* Exercise *
Send back exactly the lines from the opening line of the records below through the one with "a folding T-handle.".

-=-=-

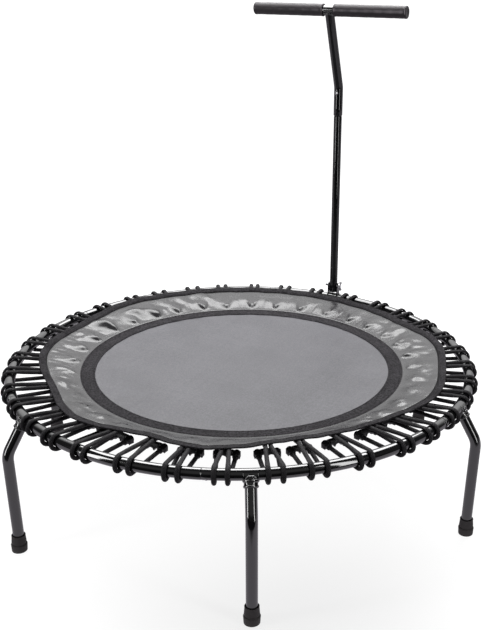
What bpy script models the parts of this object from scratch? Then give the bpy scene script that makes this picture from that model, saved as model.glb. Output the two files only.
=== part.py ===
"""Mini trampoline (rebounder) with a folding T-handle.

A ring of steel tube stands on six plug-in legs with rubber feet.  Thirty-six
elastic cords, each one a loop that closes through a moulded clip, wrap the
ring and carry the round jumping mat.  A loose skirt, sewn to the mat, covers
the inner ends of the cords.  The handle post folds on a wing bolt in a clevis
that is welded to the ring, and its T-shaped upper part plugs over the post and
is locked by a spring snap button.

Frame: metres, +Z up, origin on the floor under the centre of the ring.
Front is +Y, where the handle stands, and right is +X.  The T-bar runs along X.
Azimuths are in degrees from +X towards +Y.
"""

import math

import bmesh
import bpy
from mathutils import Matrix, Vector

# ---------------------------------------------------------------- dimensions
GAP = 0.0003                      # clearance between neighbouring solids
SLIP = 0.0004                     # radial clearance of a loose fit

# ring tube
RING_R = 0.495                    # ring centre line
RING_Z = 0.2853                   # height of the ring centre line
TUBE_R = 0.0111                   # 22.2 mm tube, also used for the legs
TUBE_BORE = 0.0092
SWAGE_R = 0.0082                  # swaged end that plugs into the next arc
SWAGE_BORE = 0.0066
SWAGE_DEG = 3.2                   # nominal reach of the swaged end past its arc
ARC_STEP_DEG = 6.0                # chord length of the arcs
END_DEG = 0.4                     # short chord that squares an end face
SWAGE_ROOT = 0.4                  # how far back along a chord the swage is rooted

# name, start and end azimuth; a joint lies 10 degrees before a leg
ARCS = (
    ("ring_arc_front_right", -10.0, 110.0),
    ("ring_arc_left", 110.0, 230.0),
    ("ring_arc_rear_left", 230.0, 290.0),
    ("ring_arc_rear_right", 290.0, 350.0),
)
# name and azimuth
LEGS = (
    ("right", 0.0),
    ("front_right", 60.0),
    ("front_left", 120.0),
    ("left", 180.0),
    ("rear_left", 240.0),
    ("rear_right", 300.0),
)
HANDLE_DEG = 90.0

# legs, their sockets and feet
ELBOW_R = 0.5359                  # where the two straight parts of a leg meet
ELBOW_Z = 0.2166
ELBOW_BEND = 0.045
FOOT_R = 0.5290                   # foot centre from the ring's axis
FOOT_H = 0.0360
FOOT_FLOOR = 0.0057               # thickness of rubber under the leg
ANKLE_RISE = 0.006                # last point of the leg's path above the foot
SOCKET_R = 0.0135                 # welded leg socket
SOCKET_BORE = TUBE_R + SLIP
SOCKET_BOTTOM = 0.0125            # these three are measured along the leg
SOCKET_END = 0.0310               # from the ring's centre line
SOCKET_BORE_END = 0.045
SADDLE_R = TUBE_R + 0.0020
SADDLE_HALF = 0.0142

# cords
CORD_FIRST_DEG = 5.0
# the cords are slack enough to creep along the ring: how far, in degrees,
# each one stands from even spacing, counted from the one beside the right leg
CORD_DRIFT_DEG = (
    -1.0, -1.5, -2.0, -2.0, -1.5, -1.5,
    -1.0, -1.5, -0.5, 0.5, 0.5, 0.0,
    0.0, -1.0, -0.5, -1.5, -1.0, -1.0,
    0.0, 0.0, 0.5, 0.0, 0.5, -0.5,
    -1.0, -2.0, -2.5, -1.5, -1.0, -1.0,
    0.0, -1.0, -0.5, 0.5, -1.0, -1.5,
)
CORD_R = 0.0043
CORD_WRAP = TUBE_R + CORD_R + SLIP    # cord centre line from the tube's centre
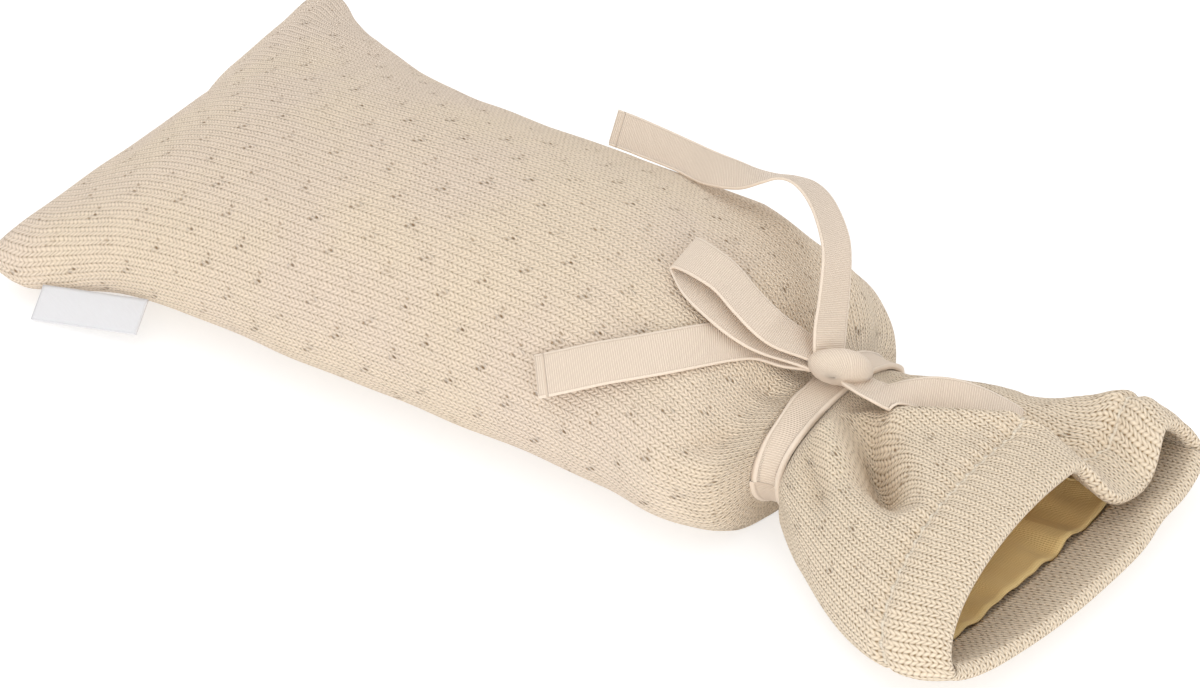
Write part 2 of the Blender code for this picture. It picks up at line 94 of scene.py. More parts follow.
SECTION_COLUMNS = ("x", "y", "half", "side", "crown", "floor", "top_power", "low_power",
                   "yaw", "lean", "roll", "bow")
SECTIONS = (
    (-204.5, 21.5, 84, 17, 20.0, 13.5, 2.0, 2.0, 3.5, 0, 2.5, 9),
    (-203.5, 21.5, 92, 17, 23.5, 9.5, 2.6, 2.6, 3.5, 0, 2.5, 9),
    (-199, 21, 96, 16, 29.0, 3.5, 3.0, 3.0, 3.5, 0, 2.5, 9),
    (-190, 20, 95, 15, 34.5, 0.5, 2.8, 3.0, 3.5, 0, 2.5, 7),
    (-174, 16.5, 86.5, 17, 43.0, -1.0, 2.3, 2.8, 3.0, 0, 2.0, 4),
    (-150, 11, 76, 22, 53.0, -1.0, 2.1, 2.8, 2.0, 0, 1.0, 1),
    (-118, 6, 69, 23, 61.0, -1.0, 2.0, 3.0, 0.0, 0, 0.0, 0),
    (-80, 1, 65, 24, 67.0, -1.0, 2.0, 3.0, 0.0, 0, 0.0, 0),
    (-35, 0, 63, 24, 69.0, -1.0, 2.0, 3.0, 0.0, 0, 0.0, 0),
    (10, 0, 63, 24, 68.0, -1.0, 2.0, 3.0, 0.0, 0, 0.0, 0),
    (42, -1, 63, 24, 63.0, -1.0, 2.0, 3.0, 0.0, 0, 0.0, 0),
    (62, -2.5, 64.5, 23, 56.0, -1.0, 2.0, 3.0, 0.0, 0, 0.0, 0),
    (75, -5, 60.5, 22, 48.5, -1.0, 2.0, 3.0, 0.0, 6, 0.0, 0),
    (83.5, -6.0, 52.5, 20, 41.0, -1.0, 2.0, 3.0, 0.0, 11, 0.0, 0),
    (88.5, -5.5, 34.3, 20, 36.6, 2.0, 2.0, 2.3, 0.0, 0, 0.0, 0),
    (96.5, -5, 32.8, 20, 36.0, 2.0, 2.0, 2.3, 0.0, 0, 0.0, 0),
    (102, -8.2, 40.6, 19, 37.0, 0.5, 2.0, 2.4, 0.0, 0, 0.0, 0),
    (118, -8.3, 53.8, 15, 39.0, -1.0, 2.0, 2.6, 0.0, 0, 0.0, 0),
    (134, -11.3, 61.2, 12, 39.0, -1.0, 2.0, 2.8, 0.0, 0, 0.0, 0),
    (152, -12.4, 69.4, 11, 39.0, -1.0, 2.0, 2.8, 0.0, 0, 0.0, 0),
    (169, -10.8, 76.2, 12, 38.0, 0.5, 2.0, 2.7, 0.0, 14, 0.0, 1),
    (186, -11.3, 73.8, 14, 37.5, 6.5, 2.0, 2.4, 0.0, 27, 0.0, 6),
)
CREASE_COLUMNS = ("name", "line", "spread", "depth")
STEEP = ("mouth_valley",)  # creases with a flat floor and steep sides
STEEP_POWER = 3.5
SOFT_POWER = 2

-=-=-

* Complete response *
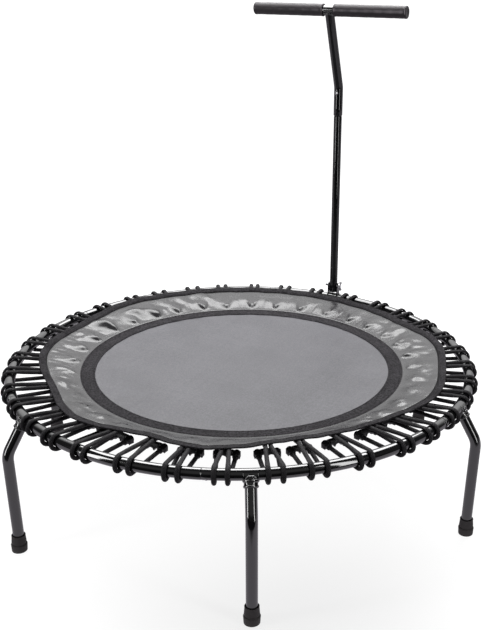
What bpy script models the parts of this object from scratch? Then give the bpy scene script that makes this picture from that model, saved as model.glb. Output the two files only.
=== part.py ===
"""Mini trampoline (rebounder) with a folding T-handle.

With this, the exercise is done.